TASK REQUIREMENTS: Will you repeat only the lines beginning at the one that mentions "piece('glass_bottle', glassBottle(), '#dfe6e6', 0.05, 0);" and ending at the one that mentions "bpy.data.objects.remove(obj)", both of them included, exactly?

EXERCISE MATERIALS:
▬▬▬▬▬▬

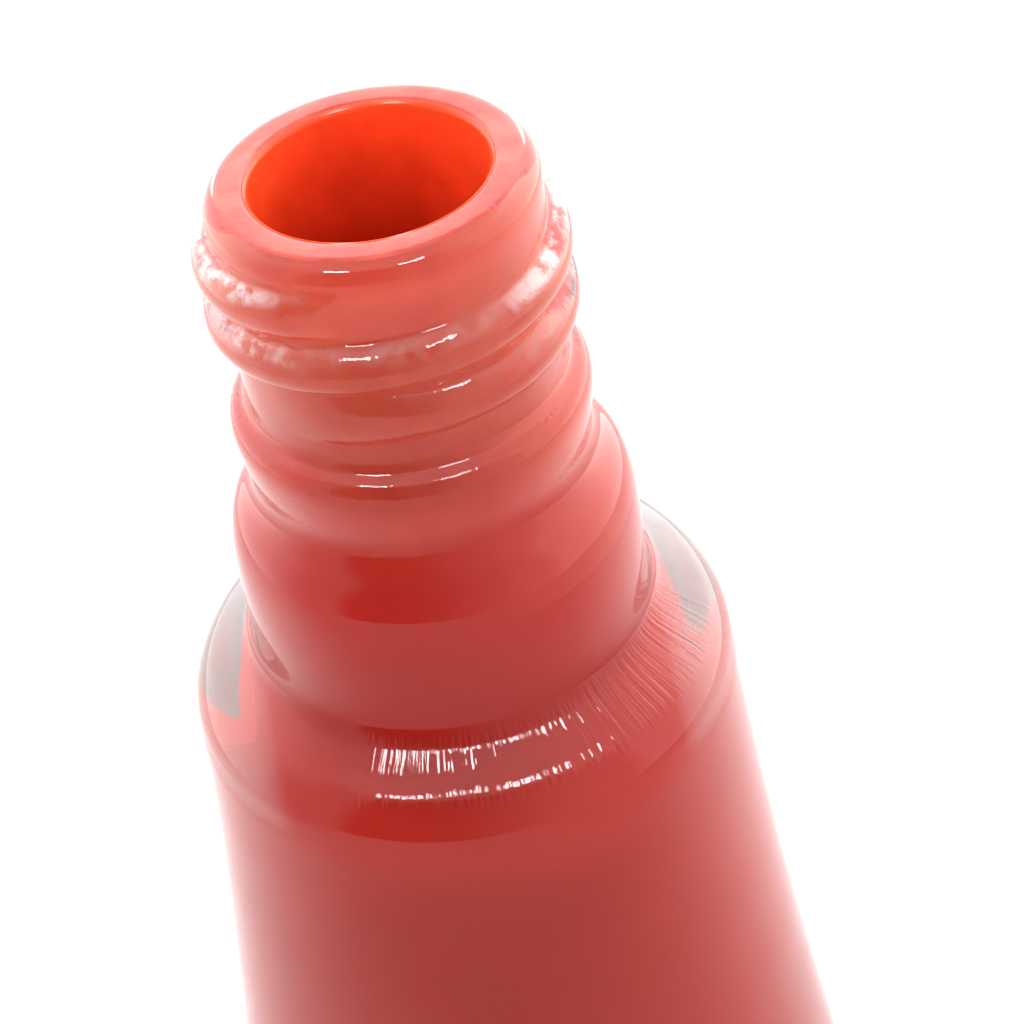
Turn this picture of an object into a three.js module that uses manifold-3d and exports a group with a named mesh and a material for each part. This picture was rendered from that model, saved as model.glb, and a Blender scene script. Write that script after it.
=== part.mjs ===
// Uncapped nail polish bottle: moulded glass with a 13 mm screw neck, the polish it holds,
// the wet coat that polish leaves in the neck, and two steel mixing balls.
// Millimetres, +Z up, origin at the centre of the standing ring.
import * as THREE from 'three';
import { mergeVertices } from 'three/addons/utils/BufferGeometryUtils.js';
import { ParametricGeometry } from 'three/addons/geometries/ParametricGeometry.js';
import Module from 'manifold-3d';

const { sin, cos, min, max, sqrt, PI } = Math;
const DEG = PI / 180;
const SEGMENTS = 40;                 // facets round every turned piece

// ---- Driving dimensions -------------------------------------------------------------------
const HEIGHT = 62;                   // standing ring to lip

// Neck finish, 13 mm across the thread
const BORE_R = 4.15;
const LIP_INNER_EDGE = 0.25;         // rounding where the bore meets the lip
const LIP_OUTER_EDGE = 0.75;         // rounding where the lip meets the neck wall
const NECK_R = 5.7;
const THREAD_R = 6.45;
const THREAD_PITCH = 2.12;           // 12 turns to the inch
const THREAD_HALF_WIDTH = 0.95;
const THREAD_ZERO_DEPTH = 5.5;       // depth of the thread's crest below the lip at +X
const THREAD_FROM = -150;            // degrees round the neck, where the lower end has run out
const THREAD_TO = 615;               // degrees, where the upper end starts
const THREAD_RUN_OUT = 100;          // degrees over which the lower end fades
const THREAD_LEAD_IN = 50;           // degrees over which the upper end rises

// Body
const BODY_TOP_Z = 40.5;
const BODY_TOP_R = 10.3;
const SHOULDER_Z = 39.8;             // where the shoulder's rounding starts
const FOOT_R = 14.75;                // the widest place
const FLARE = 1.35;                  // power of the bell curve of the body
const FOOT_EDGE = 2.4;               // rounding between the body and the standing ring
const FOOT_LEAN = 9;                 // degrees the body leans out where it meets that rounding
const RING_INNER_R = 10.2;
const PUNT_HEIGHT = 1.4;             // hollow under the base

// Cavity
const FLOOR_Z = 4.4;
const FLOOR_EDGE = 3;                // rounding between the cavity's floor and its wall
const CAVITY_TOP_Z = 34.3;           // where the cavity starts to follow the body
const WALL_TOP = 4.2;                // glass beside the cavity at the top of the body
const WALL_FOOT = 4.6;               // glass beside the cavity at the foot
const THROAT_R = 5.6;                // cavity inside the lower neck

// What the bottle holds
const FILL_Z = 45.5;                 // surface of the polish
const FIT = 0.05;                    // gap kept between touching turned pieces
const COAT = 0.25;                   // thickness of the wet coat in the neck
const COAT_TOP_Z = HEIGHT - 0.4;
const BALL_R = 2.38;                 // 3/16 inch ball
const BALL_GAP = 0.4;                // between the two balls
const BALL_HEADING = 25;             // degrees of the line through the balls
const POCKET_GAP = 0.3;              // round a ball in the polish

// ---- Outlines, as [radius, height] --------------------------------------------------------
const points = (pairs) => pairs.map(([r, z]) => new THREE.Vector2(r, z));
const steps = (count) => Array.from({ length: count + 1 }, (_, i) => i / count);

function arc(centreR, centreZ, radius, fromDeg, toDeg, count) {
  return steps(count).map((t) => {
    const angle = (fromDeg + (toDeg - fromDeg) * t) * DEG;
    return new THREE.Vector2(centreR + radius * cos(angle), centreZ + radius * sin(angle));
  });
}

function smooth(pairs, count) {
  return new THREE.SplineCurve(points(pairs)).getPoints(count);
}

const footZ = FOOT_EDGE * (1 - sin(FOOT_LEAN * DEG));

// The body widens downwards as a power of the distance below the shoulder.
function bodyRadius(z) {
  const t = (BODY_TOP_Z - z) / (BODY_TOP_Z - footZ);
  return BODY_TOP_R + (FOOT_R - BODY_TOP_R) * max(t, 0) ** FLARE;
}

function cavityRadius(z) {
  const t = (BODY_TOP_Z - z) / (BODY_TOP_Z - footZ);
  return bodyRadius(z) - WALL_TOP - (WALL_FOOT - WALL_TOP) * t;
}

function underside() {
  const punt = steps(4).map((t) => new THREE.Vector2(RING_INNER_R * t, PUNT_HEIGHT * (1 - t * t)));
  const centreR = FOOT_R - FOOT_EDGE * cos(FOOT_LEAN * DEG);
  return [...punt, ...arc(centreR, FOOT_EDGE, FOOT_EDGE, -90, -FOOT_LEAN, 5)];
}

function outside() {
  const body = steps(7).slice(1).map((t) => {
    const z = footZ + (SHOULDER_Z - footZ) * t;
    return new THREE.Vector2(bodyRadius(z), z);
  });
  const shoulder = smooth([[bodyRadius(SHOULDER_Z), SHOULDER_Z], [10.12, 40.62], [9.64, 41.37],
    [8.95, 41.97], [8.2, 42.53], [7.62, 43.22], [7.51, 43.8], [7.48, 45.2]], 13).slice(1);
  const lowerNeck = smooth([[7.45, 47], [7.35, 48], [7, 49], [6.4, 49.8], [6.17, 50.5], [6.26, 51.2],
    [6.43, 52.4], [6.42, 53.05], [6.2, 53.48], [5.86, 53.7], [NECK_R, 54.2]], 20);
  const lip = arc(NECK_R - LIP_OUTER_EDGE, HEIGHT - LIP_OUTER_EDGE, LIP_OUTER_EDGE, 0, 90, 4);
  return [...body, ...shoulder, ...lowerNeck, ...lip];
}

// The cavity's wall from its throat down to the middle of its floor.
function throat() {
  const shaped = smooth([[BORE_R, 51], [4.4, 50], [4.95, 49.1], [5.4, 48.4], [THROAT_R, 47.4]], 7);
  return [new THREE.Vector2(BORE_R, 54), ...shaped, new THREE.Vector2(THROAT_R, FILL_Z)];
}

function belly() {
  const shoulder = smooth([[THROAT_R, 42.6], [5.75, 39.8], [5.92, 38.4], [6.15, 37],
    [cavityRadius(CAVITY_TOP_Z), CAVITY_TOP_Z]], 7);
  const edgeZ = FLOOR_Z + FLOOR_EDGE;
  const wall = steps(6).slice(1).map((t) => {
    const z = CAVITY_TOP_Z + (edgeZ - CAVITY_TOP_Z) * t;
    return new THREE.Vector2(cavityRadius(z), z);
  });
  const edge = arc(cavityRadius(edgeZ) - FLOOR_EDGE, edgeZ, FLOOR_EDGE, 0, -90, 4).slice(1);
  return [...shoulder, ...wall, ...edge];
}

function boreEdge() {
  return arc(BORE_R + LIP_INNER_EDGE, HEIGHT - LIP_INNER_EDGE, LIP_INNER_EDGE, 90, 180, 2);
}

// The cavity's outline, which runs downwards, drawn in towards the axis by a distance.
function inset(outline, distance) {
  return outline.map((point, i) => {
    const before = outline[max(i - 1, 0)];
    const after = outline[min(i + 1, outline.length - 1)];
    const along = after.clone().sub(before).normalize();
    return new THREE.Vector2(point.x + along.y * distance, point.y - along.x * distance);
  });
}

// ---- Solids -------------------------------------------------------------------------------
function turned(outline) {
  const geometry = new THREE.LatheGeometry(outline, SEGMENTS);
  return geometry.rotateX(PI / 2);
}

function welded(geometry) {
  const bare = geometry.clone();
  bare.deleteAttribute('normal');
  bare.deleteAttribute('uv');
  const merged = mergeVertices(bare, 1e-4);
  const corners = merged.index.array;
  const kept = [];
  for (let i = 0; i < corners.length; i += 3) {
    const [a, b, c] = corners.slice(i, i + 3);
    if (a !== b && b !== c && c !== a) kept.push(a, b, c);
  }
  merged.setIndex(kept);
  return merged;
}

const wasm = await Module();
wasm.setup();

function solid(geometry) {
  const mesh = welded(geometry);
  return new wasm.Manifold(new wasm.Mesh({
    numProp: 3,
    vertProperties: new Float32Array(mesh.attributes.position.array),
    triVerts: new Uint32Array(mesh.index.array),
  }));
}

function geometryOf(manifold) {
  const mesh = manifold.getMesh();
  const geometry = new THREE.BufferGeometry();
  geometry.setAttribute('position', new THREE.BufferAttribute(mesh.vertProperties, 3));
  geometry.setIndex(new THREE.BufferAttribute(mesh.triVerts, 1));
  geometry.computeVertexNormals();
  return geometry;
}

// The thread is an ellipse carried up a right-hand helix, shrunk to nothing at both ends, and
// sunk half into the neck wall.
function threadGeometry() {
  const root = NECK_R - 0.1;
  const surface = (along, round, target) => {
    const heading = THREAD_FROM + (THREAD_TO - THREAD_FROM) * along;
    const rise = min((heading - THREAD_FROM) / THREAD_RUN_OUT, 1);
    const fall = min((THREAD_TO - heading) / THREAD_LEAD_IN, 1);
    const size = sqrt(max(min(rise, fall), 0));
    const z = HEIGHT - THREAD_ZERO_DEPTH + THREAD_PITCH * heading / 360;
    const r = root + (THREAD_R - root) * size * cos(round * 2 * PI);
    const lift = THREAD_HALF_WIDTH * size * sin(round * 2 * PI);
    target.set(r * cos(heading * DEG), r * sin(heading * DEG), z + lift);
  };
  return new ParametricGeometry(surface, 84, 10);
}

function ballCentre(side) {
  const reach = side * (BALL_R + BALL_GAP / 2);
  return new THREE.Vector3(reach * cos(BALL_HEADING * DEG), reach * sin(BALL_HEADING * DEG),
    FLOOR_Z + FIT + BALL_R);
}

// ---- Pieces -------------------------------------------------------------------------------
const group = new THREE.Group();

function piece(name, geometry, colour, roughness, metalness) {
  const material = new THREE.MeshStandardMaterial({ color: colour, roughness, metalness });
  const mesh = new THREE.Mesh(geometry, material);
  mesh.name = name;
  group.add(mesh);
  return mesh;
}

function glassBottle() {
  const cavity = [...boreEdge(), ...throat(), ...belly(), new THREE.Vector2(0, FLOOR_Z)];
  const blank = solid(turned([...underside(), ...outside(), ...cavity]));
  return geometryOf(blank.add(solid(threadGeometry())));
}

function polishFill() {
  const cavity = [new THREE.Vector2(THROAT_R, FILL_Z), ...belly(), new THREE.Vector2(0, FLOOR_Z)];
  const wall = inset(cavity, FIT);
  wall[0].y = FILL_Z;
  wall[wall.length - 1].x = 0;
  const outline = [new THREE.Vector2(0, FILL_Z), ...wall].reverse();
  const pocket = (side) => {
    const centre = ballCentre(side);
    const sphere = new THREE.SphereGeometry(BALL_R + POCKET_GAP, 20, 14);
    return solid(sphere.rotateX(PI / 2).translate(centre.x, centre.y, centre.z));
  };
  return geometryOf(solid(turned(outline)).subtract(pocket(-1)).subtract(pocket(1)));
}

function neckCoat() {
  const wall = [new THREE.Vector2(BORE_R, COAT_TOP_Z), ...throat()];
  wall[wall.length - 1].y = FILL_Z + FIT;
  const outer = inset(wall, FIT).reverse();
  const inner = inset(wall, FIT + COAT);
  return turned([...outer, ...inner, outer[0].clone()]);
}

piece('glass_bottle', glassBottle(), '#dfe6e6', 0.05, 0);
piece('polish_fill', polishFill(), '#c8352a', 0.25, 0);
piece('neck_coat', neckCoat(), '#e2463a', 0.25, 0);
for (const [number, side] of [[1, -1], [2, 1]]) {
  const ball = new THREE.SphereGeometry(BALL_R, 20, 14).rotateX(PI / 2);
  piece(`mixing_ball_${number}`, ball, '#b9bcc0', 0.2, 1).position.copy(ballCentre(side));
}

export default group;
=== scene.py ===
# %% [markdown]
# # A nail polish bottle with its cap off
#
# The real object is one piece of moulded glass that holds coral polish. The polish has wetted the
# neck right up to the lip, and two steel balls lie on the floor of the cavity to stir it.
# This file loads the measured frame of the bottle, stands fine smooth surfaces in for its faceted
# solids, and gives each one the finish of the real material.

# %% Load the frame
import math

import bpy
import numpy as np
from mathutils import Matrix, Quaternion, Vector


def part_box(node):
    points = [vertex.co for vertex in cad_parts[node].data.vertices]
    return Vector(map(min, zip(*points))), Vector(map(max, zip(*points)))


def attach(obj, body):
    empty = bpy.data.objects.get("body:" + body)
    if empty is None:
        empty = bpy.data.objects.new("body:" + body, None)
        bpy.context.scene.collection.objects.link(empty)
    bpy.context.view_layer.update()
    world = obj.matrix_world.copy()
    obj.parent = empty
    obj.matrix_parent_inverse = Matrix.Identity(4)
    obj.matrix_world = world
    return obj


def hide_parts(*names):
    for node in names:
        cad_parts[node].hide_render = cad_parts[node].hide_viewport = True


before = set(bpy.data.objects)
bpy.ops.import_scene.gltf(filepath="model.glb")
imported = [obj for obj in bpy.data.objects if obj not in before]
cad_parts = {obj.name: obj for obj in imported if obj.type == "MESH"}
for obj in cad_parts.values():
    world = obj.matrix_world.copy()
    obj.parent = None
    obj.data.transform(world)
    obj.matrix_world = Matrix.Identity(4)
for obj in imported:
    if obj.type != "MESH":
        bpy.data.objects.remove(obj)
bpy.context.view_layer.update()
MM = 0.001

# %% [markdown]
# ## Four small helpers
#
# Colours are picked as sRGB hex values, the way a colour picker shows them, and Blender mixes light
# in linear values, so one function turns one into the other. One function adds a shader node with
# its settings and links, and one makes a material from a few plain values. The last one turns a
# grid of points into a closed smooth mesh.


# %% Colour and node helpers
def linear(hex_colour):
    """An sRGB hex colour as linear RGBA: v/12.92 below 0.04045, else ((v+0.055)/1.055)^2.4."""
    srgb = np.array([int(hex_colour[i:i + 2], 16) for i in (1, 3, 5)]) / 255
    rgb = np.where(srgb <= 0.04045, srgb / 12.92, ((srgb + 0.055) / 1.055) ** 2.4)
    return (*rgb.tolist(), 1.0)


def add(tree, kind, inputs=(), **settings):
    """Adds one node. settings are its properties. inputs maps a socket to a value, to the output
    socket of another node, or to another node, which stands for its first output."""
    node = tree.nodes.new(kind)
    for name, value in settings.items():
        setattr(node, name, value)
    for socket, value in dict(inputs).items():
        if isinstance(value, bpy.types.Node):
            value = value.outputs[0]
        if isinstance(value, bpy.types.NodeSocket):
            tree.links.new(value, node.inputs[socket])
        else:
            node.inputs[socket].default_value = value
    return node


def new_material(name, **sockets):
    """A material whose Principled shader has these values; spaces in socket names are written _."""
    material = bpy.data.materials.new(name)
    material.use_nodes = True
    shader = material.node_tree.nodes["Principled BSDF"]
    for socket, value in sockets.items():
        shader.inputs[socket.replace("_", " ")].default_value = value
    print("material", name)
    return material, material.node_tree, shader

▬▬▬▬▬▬

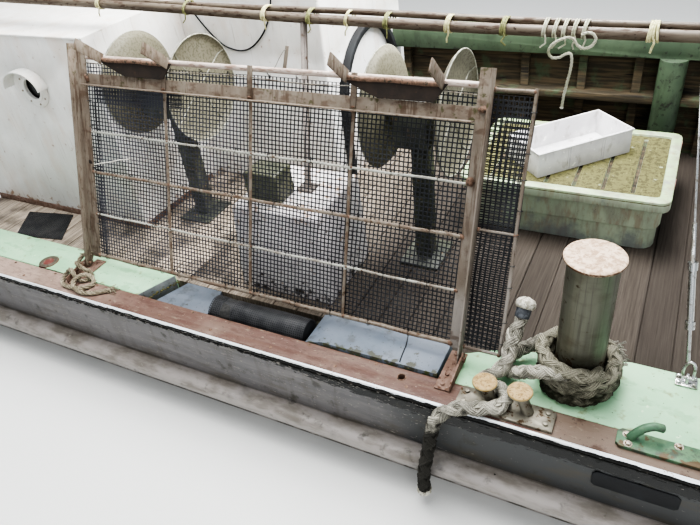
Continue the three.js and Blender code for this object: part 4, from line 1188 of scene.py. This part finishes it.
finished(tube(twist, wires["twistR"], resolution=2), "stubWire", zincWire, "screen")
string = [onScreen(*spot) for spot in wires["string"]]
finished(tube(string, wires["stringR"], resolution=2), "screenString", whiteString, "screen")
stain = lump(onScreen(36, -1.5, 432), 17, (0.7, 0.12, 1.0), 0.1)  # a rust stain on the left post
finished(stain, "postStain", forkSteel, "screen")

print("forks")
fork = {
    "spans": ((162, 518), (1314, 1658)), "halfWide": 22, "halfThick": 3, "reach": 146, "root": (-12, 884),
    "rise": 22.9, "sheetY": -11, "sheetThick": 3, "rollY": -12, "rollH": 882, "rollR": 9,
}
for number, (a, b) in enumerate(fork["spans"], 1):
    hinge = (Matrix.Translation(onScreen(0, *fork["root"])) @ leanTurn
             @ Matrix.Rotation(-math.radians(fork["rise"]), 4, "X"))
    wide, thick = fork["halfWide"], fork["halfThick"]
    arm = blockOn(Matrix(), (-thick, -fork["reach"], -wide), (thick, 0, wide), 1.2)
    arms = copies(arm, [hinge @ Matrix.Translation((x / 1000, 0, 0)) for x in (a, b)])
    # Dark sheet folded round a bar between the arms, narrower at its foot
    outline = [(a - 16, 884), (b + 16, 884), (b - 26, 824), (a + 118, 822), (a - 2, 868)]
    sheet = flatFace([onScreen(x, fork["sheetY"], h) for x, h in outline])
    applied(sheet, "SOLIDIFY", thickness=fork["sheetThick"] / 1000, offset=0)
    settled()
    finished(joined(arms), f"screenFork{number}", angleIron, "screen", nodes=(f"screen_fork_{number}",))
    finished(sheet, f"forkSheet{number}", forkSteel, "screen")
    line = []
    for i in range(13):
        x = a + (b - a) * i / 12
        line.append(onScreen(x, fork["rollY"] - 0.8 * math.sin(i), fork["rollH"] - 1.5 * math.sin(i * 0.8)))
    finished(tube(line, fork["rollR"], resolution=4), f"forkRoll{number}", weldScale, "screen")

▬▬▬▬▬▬

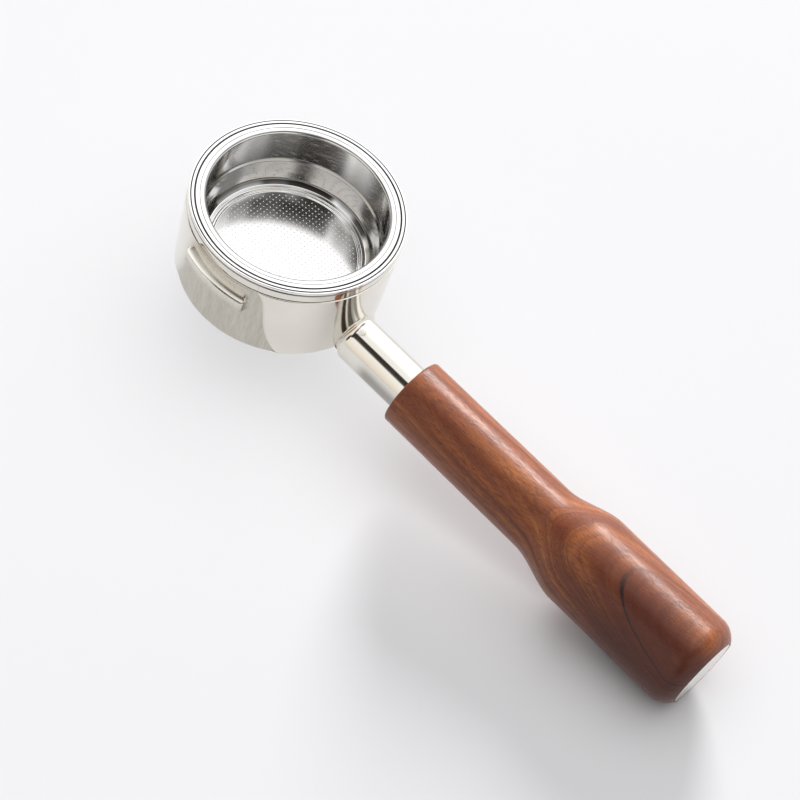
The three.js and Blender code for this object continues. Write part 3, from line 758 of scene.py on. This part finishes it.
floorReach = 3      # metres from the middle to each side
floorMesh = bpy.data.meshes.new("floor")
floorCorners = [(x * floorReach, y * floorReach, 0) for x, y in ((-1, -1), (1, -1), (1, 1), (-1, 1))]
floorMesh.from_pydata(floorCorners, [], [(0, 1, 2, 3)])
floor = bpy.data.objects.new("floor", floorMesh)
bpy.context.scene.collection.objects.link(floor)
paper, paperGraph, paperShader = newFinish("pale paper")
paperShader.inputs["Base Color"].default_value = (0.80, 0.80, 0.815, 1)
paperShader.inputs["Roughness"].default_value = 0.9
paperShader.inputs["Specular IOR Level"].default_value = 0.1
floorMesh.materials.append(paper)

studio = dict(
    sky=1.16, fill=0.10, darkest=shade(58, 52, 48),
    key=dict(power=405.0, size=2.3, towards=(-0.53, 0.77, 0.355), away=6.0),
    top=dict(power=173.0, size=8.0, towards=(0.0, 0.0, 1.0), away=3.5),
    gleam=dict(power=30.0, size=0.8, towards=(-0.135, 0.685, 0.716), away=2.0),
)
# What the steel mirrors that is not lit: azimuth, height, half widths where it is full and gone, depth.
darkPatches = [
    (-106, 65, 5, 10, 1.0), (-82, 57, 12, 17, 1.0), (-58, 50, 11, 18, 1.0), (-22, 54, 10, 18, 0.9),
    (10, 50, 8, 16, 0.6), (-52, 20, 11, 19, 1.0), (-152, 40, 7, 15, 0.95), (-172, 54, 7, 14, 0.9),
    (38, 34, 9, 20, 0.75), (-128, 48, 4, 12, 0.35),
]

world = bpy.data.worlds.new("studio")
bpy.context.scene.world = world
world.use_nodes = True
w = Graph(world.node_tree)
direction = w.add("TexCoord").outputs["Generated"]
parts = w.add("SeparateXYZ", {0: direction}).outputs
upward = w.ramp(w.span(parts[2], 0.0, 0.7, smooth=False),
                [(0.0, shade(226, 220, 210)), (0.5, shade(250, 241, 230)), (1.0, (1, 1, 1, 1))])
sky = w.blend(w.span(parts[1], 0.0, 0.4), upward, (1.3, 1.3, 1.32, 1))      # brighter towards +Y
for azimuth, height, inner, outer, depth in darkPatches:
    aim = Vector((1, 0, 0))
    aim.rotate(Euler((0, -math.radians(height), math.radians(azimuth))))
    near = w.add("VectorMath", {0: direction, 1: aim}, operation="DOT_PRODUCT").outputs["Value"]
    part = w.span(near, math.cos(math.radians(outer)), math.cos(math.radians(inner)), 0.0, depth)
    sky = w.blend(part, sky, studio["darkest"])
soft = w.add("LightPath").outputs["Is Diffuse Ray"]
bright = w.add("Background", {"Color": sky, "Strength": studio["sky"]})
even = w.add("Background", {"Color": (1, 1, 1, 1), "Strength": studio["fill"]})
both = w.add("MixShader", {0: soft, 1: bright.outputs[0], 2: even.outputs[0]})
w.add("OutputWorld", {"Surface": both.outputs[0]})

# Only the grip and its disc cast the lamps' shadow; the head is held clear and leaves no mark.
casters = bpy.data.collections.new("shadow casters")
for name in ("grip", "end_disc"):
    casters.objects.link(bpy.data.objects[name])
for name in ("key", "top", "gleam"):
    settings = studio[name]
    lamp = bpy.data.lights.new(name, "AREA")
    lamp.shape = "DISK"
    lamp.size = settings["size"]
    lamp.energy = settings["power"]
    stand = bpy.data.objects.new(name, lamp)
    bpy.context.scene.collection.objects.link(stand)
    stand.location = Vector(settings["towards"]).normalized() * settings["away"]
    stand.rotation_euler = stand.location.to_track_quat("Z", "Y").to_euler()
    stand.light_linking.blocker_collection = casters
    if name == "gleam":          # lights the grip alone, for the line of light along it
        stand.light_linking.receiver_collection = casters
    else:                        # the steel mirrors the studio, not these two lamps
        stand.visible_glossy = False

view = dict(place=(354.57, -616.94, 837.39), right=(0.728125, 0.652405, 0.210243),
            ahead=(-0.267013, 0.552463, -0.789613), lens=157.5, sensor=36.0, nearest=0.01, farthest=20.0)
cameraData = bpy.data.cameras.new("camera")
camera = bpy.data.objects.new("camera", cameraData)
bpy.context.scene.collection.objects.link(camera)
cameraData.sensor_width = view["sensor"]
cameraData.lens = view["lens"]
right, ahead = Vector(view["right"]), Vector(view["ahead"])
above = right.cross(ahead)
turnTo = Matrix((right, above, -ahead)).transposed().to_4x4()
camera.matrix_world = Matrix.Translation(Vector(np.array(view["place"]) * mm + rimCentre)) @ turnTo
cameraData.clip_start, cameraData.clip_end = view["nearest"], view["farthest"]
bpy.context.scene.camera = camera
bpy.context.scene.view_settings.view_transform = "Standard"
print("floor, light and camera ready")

▬▬▬▬▬▬

WRITTEN RESPONSE:
piece('glass_bottle', glassBottle(), '#dfe6e6', 0.05, 0);
piece('polish_fill', polishFill(), '#c8352a', 0.25, 0);
piece('neck_coat', neckCoat(), '#e2463a', 0.25, 0);
for (const [number, side] of [[1, -1], [2, 1]]) {
  const ball = new THREE.SphereGeometry(BALL_R, 20, 14).rotateX(PI / 2);
  piece(`mixing_ball_${number}`, ball, '#b9bcc0', 0.2, 1).position.copy(ballCentre(side));
}

export default group;
=== scene.py ===
# %% [markdown]
# # A nail polish bottle with its cap off
#
# The real object is one piece of moulded glass that holds coral polish. The polish has wetted the
# neck right up to the lip, and two steel balls lie on the floor of the cavity to stir it.
# This file loads the measured frame of the bottle, stands fine smooth surfaces in for its faceted
# solids, and gives each one the finish of the real material.

# %% Load the frame
import math

import bpy
import numpy as np
from mathutils import Matrix, Quaternion, Vector


def part_box(node):
    points = [vertex.co for vertex in cad_parts[node].data.vertices]
    return Vector(map(min, zip(*points))), Vector(map(max, zip(*points)))


def attach(obj, body):
    empty = bpy.data.objects.get("body:" + body)
    if empty is None:
        empty = bpy.data.objects.new("body:" + body, None)
        bpy.context.scene.collection.objects.link(empty)
    bpy.context.view_layer.update()
    world = obj.matrix_world.copy()
    obj.parent = empty
    obj.matrix_parent_inverse = Matrix.Identity(4)
    obj.matrix_world = world
    return obj


def hide_parts(*names):
    for node in names:
        cad_parts[node].hide_render = cad_parts[node].hide_viewport = True


before = set(bpy.data.objects)
bpy.ops.import_scene.gltf(filepath="model.glb")
imported = [obj for obj in bpy.data.objects if obj not in before]
cad_parts = {obj.name: obj for obj in imported if obj.type == "MESH"}
for obj in cad_parts.values():
    world = obj.matrix_world.copy()
    obj.parent = None
    obj.data.transform(world)
    obj.matrix_world = Matrix.Identity(4)
for obj in imported:
    if obj.type != "MESH":
        bpy.data.objects.remove(obj)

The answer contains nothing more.